■ **WRITTEN EXERCISE**:
Below is a listing; copy all of it exactly.

■ **DATASET EXCERPT**:
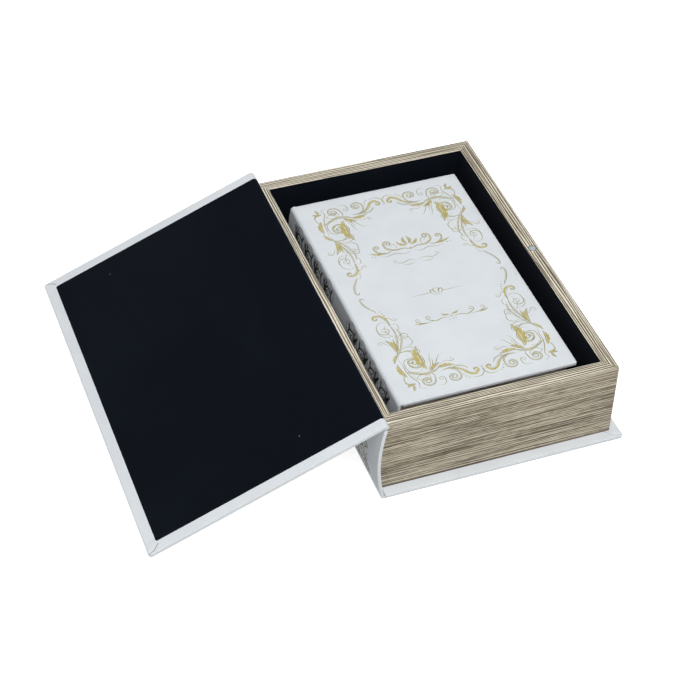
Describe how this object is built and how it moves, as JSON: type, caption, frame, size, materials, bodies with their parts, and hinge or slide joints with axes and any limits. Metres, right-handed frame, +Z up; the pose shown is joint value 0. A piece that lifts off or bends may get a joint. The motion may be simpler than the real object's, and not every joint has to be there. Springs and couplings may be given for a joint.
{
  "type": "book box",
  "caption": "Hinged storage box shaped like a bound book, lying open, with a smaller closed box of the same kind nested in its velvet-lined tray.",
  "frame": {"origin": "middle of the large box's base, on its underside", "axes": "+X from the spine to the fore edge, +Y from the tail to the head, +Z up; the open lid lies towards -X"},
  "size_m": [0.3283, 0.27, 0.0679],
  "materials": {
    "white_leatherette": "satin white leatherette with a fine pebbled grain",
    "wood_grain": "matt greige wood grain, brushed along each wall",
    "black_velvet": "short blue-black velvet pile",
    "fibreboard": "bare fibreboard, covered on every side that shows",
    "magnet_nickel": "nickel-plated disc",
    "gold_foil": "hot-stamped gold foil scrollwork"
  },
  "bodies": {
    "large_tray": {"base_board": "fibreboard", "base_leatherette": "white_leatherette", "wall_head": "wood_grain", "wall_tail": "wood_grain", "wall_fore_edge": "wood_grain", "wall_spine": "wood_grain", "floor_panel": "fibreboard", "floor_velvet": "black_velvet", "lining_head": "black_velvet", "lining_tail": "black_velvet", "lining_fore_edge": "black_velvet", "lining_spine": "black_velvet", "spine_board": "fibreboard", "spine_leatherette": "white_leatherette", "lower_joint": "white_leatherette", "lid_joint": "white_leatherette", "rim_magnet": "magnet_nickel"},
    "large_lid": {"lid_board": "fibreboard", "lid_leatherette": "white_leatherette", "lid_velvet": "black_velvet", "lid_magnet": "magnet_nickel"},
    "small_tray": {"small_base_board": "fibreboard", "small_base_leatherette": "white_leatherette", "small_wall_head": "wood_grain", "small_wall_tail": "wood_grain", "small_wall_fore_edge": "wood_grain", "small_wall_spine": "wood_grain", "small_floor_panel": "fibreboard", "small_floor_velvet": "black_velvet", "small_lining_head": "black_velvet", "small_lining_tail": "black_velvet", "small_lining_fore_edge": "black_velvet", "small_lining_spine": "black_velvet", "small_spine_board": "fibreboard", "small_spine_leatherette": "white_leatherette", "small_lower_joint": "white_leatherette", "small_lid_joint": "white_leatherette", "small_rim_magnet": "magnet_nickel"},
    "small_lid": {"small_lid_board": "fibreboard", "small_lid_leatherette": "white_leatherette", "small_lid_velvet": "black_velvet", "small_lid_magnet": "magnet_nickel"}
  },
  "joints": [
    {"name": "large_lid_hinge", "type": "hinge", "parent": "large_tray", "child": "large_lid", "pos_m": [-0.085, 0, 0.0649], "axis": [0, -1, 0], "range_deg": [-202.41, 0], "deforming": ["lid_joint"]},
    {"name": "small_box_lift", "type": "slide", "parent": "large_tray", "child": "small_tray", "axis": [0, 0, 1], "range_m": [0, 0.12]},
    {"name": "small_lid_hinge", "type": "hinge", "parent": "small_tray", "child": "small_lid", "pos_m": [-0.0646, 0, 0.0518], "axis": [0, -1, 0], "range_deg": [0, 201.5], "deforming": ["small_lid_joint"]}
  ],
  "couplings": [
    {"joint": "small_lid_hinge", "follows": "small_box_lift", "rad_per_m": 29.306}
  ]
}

■ **THE OUTPUT**:
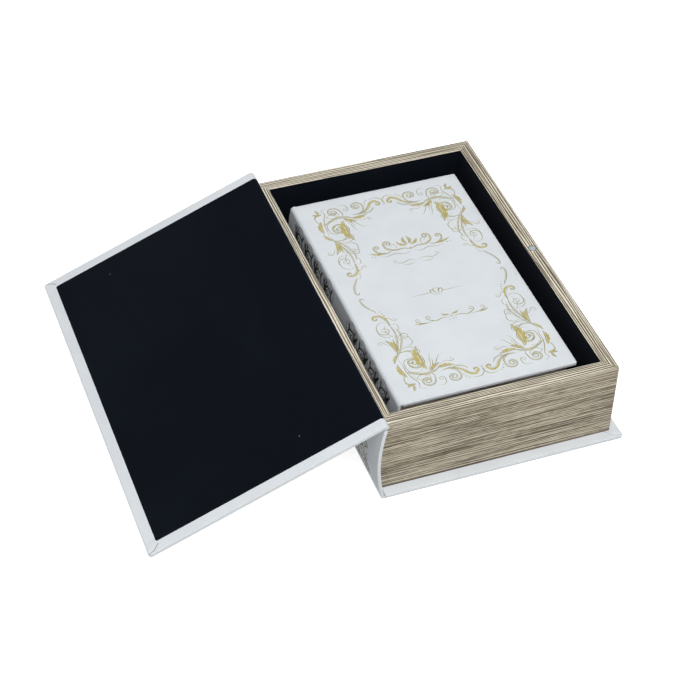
Describe how this object is built and how it moves, as JSON: type, caption, frame, size, materials, bodies with their parts, and hinge or slide joints with axes and any limits. Metres, right-handed frame, +Z up; the pose shown is joint value 0. A piece that lifts off or bends may get a joint. The motion may be simpler than the real object's, and not every joint has to be there. Springs and couplings may be given for a joint.
{
  "type": "book box",
  "caption": "Hinged storage box shaped like a bound book, lying open, with a smaller closed box of the same kind nested in its velvet-lined tray.",
  "frame": {"origin": "middle of the large box's base, on its underside", "axes": "+X from the spine to the fore edge, +Y from the tail to the head, +Z up; the open lid lies towards -X"},
  "size_m": [0.3283, 0.27, 0.0679],
  "materials": {
    "white_leatherette": "satin white leatherette with a fine pebbled grain",
    "wood_grain": "matt greige wood grain, brushed along each wall",
    "black_velvet": "short blue-black velvet pile",
    "fibreboard": "bare fibreboard, covered on every side that shows",
    "magnet_nickel": "nickel-plated disc",
    "gold_foil": "hot-stamped gold foil scrollwork"
  },
  "bodies": {
    "large_tray": {"base_board": "fibreboard", "base_leatherette": "white_leatherette", "wall_head": "wood_grain", "wall_tail": "wood_grain", "wall_fore_edge": "wood_grain", "wall_spine": "wood_grain", "floor_panel": "fibreboard", "floor_velvet": "black_velvet", "lining_head": "black_velvet", "lining_tail": "black_velvet", "lining_fore_edge": "black_velvet", "lining_spine": "black_velvet", "spine_board": "fibreboard", "spine_leatherette": "white_leatherette", "lower_joint": "white_leatherette", "lid_joint": "white_leatherette", "rim_magnet": "magnet_nickel"},
    "large_lid": {"lid_board": "fibreboard", "lid_leatherette": "white_leatherette", "lid_velvet": "black_velvet", "lid_magnet": "magnet_nickel"},
    "small_tray": {"small_base_board": "fibreboard", "small_base_leatherette": "white_leatherette", "small_wall_head": "wood_grain", "small_wall_tail": "wood_grain", "small_wall_fore_edge": "wood_grain", "small_wall_spine": "wood_grain", "small_floor_panel": "fibreboard", "small_floor_velvet": "black_velvet", "small_lining_head": "black_velvet", "small_lining_tail": "black_velvet", "small_lining_fore_edge": "black_velvet", "small_lining_spine": "black_velvet", "small_spine_board": "fibreboard", "small_spine_leatherette": "white_leatherette", "small_lower_joint": "white_leatherette", "small_lid_joint": "white_leatherette", "small_rim_magnet": "magnet_nickel"},
    "small_lid": {"small_lid_board": "fibreboard", "small_lid_leatherette": "white_leatherette", "small_lid_velvet": "black_velvet", "small_lid_magnet": "magnet_nickel"}
  },
  "joints": [
    {"name": "large_lid_hinge", "type": "hinge", "parent": "large_tray", "child": "large_lid", "pos_m": [-0.085, 0, 0.0649], "axis": [0, -1, 0], "range_deg": [-202.41, 0], "deforming": ["lid_joint"]},
    {"name": "small_box_lift", "type": "slide", "parent": "large_tray", "child": "small_tray", "axis": [0, 0, 1], "range_m": [0, 0.12]},
    {"name": "small_lid_hinge", "type": "hinge", "parent": "small_tray", "child": "small_lid", "pos_m": [-0.0646, 0, 0.0518], "axis": [0, -1, 0], "range_deg": [0, 201.5], "deforming": ["small_lid_joint"]}
  ],
  "couplings": [
    {"joint": "small_lid_hinge", "follows": "small_box_lift", "rad_per_m": 29.306}
  ]
}